==== DATASET CONTENT
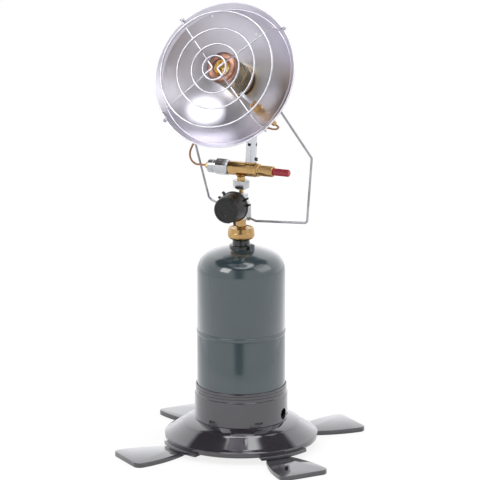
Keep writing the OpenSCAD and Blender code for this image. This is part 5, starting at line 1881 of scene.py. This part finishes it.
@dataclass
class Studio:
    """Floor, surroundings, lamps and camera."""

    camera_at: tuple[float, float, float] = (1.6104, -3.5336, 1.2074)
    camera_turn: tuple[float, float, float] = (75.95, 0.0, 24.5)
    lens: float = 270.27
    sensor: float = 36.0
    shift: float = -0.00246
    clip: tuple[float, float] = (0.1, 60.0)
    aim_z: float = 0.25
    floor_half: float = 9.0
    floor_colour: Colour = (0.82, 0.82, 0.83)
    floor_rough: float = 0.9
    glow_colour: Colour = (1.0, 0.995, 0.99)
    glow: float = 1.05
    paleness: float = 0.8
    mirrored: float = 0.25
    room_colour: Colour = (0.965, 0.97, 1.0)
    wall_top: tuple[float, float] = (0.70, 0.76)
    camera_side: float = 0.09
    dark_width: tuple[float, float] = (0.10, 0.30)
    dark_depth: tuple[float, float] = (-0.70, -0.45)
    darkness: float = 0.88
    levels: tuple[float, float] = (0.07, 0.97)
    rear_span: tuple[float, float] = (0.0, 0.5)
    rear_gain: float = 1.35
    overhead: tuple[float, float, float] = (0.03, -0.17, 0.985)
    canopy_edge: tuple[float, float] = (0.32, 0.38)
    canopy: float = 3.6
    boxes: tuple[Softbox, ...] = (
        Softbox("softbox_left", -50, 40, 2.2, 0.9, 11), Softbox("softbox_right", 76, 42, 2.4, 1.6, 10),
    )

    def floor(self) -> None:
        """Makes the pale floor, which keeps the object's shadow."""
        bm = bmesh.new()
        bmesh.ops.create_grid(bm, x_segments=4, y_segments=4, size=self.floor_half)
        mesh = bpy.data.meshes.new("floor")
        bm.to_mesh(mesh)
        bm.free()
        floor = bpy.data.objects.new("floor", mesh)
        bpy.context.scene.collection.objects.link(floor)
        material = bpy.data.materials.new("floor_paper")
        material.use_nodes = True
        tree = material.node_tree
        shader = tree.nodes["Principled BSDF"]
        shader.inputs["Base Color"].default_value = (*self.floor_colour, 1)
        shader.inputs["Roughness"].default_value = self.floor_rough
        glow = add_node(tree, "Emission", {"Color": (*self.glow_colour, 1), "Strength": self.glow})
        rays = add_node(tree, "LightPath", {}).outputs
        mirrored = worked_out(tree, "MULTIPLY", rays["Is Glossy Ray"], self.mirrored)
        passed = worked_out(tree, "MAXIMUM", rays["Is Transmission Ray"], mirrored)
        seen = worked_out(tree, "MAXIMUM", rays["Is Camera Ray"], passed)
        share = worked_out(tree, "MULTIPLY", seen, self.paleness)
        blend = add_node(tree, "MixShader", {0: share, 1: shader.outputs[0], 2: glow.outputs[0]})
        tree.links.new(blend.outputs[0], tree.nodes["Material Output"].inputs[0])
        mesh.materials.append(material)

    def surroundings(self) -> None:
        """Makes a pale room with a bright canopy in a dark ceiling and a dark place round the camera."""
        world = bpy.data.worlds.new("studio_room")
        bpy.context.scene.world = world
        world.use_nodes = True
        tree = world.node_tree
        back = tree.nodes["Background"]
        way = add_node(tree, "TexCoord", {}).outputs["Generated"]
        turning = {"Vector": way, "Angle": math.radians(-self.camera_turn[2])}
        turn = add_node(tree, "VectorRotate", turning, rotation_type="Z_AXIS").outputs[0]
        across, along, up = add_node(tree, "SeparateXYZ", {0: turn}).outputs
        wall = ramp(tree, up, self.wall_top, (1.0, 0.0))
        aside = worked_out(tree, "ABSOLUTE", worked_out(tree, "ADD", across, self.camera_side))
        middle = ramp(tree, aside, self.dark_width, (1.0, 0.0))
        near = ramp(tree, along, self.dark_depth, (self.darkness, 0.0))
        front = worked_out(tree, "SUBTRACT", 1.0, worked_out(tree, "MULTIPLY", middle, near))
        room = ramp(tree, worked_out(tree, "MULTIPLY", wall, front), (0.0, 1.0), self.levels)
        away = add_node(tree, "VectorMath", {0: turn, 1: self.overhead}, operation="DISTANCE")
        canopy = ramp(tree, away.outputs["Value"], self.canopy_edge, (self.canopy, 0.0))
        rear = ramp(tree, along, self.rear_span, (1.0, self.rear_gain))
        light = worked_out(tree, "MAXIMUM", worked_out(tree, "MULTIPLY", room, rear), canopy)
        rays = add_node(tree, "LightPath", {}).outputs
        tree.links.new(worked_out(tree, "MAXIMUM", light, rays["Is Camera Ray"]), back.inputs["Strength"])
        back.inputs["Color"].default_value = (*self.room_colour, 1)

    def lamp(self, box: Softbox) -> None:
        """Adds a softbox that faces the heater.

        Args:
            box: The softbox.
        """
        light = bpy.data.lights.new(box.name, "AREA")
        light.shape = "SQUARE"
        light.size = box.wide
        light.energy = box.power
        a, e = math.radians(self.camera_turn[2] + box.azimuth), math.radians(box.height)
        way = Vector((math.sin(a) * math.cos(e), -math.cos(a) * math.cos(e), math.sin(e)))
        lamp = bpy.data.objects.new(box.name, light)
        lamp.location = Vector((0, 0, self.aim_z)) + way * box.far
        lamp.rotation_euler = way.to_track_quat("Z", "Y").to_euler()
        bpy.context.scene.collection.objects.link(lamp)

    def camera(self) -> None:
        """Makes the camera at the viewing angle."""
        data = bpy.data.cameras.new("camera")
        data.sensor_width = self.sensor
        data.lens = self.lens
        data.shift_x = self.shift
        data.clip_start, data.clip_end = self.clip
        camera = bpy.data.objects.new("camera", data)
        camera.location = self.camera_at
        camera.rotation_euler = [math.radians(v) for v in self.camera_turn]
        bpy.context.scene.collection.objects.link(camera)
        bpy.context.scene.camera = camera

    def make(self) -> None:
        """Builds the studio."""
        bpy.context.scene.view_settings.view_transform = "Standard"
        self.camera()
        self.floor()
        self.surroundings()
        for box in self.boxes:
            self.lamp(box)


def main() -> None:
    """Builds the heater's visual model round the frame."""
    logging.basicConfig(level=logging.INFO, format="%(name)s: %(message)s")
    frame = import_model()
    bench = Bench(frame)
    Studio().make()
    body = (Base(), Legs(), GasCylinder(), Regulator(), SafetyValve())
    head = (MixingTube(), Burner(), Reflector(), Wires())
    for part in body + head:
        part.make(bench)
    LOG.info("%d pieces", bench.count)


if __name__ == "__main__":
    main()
========
Only the lines from the beginning of the material to the line containing "surroundings, lamps and" should be echoed, verbatim and in full.

# [CORRECT RESPONSE]
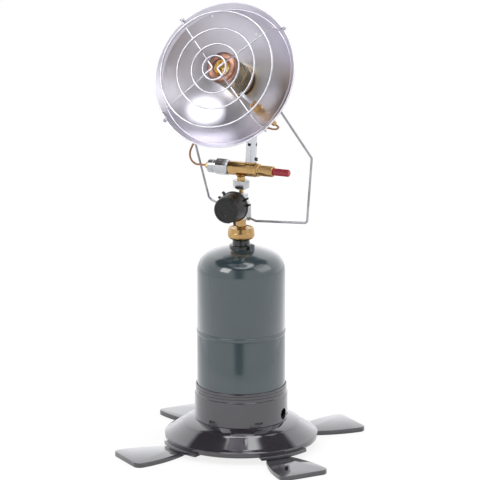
Keep writing the OpenSCAD and Blender code for this image. This is part 5, starting at line 1881 of scene.py. This part finishes it.
@dataclass
class Studio:
    """Floor, surroundings, lamps and camera."""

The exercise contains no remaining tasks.